# Records from a collection

_ _ _ _ _

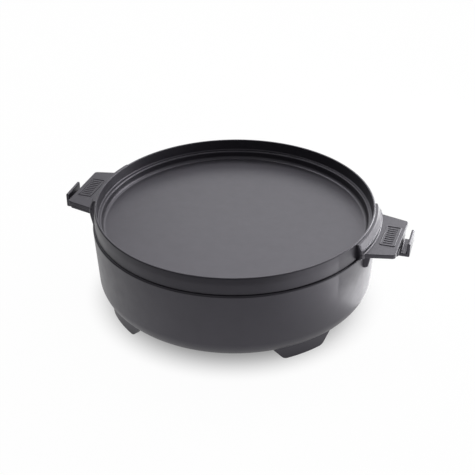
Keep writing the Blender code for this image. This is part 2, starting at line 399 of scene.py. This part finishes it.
def finished(bm, name, turn=0.0):
    """Makes an object of a bmesh, turned about the pot's axis, with normals that suit rounded edges."""
    bmesh.ops.remove_doubles(bm, verts=bm.verts, dist=1e-7)
    bmesh.ops.recalc_face_normals(bm, faces=bm.faces)
    bmesh.ops.rotate(bm, verts=bm.verts, cent=(0, 0, 0), matrix=Matrix.Rotation(math.radians(turn), 3, "Z"))
    mesh = bpy.data.meshes.new(name)
    bm.to_mesh(mesh)
    bm.free()
    mesh.shade_smooth()
    mesh.set_sharp_from_angle(angle=math.radians(SHARP_ANGLE))
    made = bpy.data.objects.new(name, mesh)
    bpy.context.scene.collection.objects.link(made)
    normals = made.modifiers.new("Even normals", "WEIGHTED_NORMAL")
    normals.keep_sharp = True
    normals.weight = 100
    return made


def smooth_step(share):
    share = min(max(share, 0.0), 1.0)
    return share * share * (3.0 - 2.0 * share)


def pot_wall_radius(height):
    """Outer radius of the bowl's drafted wall."""
    low = POT_BOTTOM + POT_CORNER
    share = (height - low) / (POT_TOP - low)
    return POT_LOW_RADIUS + (POT_RIM_RADIUS - POT_LOW_RADIUS) * share


def bowl_outline():
    """Section of the bowl, from the middle of its underside round the rim to the middle of its floor."""
    floor = POT_BOTTOM + POT_FLOOR
    corners = [
        (0.0, POT_BOTTOM, 0.0),
        (POT_LOW_RADIUS, POT_BOTTOM, POT_CORNER),
        (POT_RIM_RADIUS, POT_TOP, RIM_OUTER_ROUND),
        (POT_RIM_RADIUS - POT_WALL, POT_TOP, RIM_ROUND),
        (POT_LOW_RADIUS - POT_WALL, floor, POT_CORNER - POT_WALL),
        (0.0, floor, 0.0),
    ]
    return rounded(corners, BOWL_STEPS, closed=False)


def pan_outline():
    """Section of the pan, from the middle of its underside round the rim to the middle of its floor."""
    inner_low = PAN_BODY_RADIUS - PAN_WALL
    inner_top = PAN_RADIUS - PAN_RIM
    ledge = PAN_TOP - LEDGE_DEPTH
    floor = PAN_TOP - PAN_DEPTH
    corners = [
        (0.0, PAN_BOTTOM, 0.0),
        (PAN_BODY_RADIUS, PAN_BOTTOM, PAN_CORNER),
        (PAN_BODY_RADIUS, SEAT, 0.0),
        (PAN_SEAT_RADIUS, SEAT, PAN_SEAT_ROUND),
        (PAN_RADIUS, PAN_TOP - PAN_LEAN_DEPTH, PAN_LEAN_ROUND),
        (PAN_RADIUS - PAN_LEAN, PAN_TOP, PAN_RIM_ROUND),
        (inner_top - PAN_LEAN, PAN_TOP, PAN_RIM_INNER_ROUND),
        (inner_top - LEDGE_DRAFT, ledge, LEDGE_ROUND),
        (inner_low, ledge, LEDGE_EDGE_ROUND),
        (inner_low, floor, PAN_CORNER),
        (0.0, floor, 0.0),
    ]
    return rounded(corners, PAN_STEPS, closed=False)


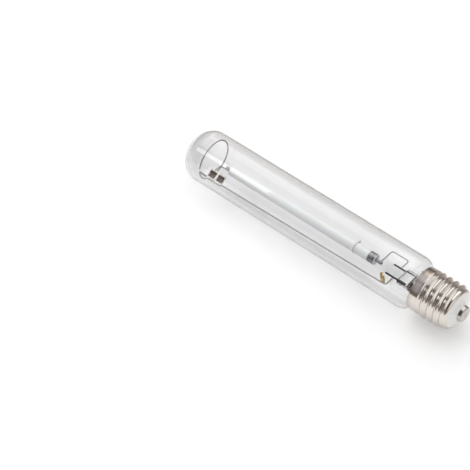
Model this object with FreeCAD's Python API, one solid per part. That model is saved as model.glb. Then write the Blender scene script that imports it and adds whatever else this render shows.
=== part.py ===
"""High pressure sodium lamp: a clear tubular bulb, a ceramic arc tube on a wire frame and a screw cap.

The lamp lies level. Its axis is the X axis and +X points out of the cap. +Z is up.
The origin is the middle of the contact's end face.
The wires of the frame lie in the XY plane, the rail on -Y and the feed loop on +Y.
Places along the axis are distances back from the contact's end face. Angles round the
axis start at +Y and turn towards +Z.
"""
import FreeCAD, Part
import math
import os

V = FreeCAD.Vector
ORIGIN = V(0, 0, 0)
ALONG = V(1, 0, 0)

# Bulb, one blown piece of clear glass
bulb_diameter = 46.0
glass_wall = 1.1
dome_depth = 19.0
dome_knuckle_radius = 16.0
dome_room = 43.0
shoulder_turn = 62.0
shoulder_outer_share = 0.8386
neck_clearance = 0.65
neck_end = 26.0
neck_inside_skirt = 0.92

# Cap shell, rolled from one sheet
cap_length = 43.4
skirt_diameter = 38.4
skirt_length = 7.9
skirt_step = 1.2
shell_sheet = 0.4
thread_pitch = 6.35
thread_crest_diameter = 39.3
thread_root_diameter = 35.7
thread_last_crest = 9.9
thread_turns = 4.0
thread_crest_angle = 214.0
thread_root_flat = 0.9
thread_crest_share = 0.26
thread_run_out = 3.0
shell_end_start = 9.8
shell_end_radius = 2.8

# Insulator, contact and cement of the cap
insulator_depth = 3.4
contact_diameter = 14.2
contact_height = 3.5
contact_edge_radius = 1.3
contact_sheet = 0.6
contact_hole_diameter = 2.6
lead_hole_diameter = 1.2
cement_inset = 0.6
cement_length = 7.2

# Stem, the pressed glass part that carries the frame
stem_diameter = 16.0
stem_wall = 1.1
press_end = 62.0
press_length = 9.0
press_thickness = 4.6
press_root = 48.0
stem_floor = 2.0
exhaust_diameter = 6.0
exhaust_wall = 0.8
exhaust_tip = 20.0
blow_hole_place = 53.5
blow_hole_diameter = 2.4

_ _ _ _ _

# To do
Repeat every entry word for word.

# Answer to the task
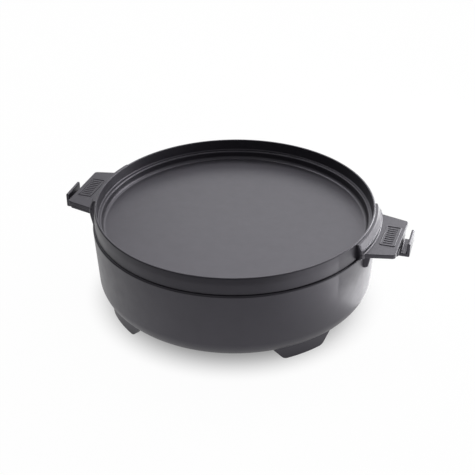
Keep writing the Blender code for this image. This is part 2, starting at line 399 of scene.py. This part finishes it.
def finished(bm, name, turn=0.0):
    """Makes an object of a bmesh, turned about the pot's axis, with normals that suit rounded edges."""
    bmesh.ops.remove_doubles(bm, verts=bm.verts, dist=1e-7)
    bmesh.ops.recalc_face_normals(bm, faces=bm.faces)
    bmesh.ops.rotate(bm, verts=bm.verts, cent=(0, 0, 0), matrix=Matrix.Rotation(math.radians(turn), 3, "Z"))
    mesh = bpy.data.meshes.new(name)
    bm.to_mesh(mesh)
    bm.free()
    mesh.shade_smooth()
    mesh.set_sharp_from_angle(angle=math.radians(SHARP_ANGLE))
    made = bpy.data.objects.new(name, mesh)
    bpy.context.scene.collection.objects.link(made)
    normals = made.modifiers.new("Even normals", "WEIGHTED_NORMAL")
    normals.keep_sharp = True
    normals.weight = 100
    return made


def smooth_step(share):
    share = min(max(share, 0.0), 1.0)
    return share * share * (3.0 - 2.0 * share)


def pot_wall_radius(height):
    """Outer radius of the bowl's drafted wall."""
    low = POT_BOTTOM + POT_CORNER
    share = (height - low) / (POT_TOP - low)
    return POT_LOW_RADIUS + (POT_RIM_RADIUS - POT_LOW_RADIUS) * share


def bowl_outline():
    """Section of the bowl, from the middle of its underside round the rim to the middle of its floor."""
    floor = POT_BOTTOM + POT_FLOOR
    corners = [
        (0.0, POT_BOTTOM, 0.0),
        (POT_LOW_RADIUS, POT_BOTTOM, POT_CORNER),
        (POT_RIM_RADIUS, POT_TOP, RIM_OUTER_ROUND),
        (POT_RIM_RADIUS - POT_WALL, POT_TOP, RIM_ROUND),
        (POT_LOW_RADIUS - POT_WALL, floor, POT_CORNER - POT_WALL),
        (0.0, floor, 0.0),
    ]
    return rounded(corners, BOWL_STEPS, closed=False)


def pan_outline():
    """Section of the pan, from the middle of its underside round the rim to the middle of its floor."""
    inner_low = PAN_BODY_RADIUS - PAN_WALL
    inner_top = PAN_RADIUS - PAN_RIM
    ledge = PAN_TOP - LEDGE_DEPTH
    floor = PAN_TOP - PAN_DEPTH
    corners = [
        (0.0, PAN_BOTTOM, 0.0),
        (PAN_BODY_RADIUS, PAN_BOTTOM, PAN_CORNER),
        (PAN_BODY_RADIUS, SEAT, 0.0),
        (PAN_SEAT_RADIUS, SEAT, PAN_SEAT_ROUND),
        (PAN_RADIUS, PAN_TOP - PAN_LEAN_DEPTH, PAN_LEAN_ROUND),
        (PAN_RADIUS - PAN_LEAN, PAN_TOP, PAN_RIM_ROUND),
        (inner_top - PAN_LEAN, PAN_TOP, PAN_RIM_INNER_ROUND),
        (inner_top - LEDGE_DRAFT, ledge, LEDGE_ROUND),
        (inner_low, ledge, LEDGE_EDGE_ROUND),
        (inner_low, floor, PAN_CORNER),
        (0.0, floor, 0.0),
    ]
    return rounded(corners, PAN_STEPS, closed=False)


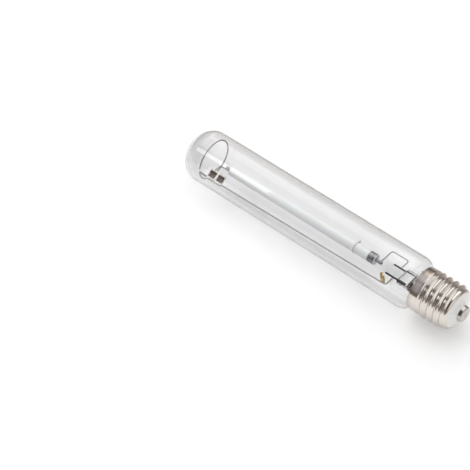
Model this object with FreeCAD's Python API, one solid per part. That model is saved as model.glb. Then write the Blender scene script that imports it and adds whatever else this render shows.
=== part.py ===
"""High pressure sodium lamp: a clear tubular bulb, a ceramic arc tube on a wire frame and a screw cap.

The lamp lies level. Its axis is the X axis and +X points out of the cap. +Z is up.
The origin is the middle of the contact's end face.
The wires of the frame lie in the XY plane, the rail on -Y and the feed loop on +Y.
Places along the axis are distances back from the contact's end face. Angles round the
axis start at +Y and turn towards +Z.
"""
import FreeCAD, Part
import math
import os

V = FreeCAD.Vector
ORIGIN = V(0, 0, 0)
ALONG = V(1, 0, 0)

# Bulb, one blown piece of clear glass
bulb_diameter = 46.0
glass_wall = 1.1
dome_depth = 19.0
dome_knuckle_radius = 16.0
dome_room = 43.0
shoulder_turn = 62.0
shoulder_outer_share = 0.8386
neck_clearance = 0.65
neck_end = 26.0
neck_inside_skirt = 0.92

# Cap shell, rolled from one sheet
cap_length = 43.4
skirt_diameter = 38.4
skirt_length = 7.9
skirt_step = 1.2
shell_sheet = 0.4
thread_pitch = 6.35
thread_crest_diameter = 39.3
thread_root_diameter = 35.7
thread_last_crest = 9.9
thread_turns = 4.0
thread_crest_angle = 214.0
thread_root_flat = 0.9
thread_crest_share = 0.26
thread_run_out = 3.0
shell_end_start = 9.8
shell_end_radius = 2.8

# Insulator, contact and cement of the cap
insulator_depth = 3.4
contact_diameter = 14.2
contact_height = 3.5
contact_edge_radius = 1.3
contact_sheet = 0.6
contact_hole_diameter = 2.6
lead_hole_diameter = 1.2
cement_inset = 0.6
cement_length = 7.2

# Stem, the pressed glass part that carries the frame
stem_diameter = 16.0
stem_wall = 1.1
press_end = 62.0
press_length = 9.0
press_thickness = 4.6
press_root = 48.0
stem_floor = 2.0
exhaust_diameter = 6.0
exhaust_wall = 0.8
exhaust_tip = 20.0
blow_hole_place = 53.5
blow_hole_diameter = 2.4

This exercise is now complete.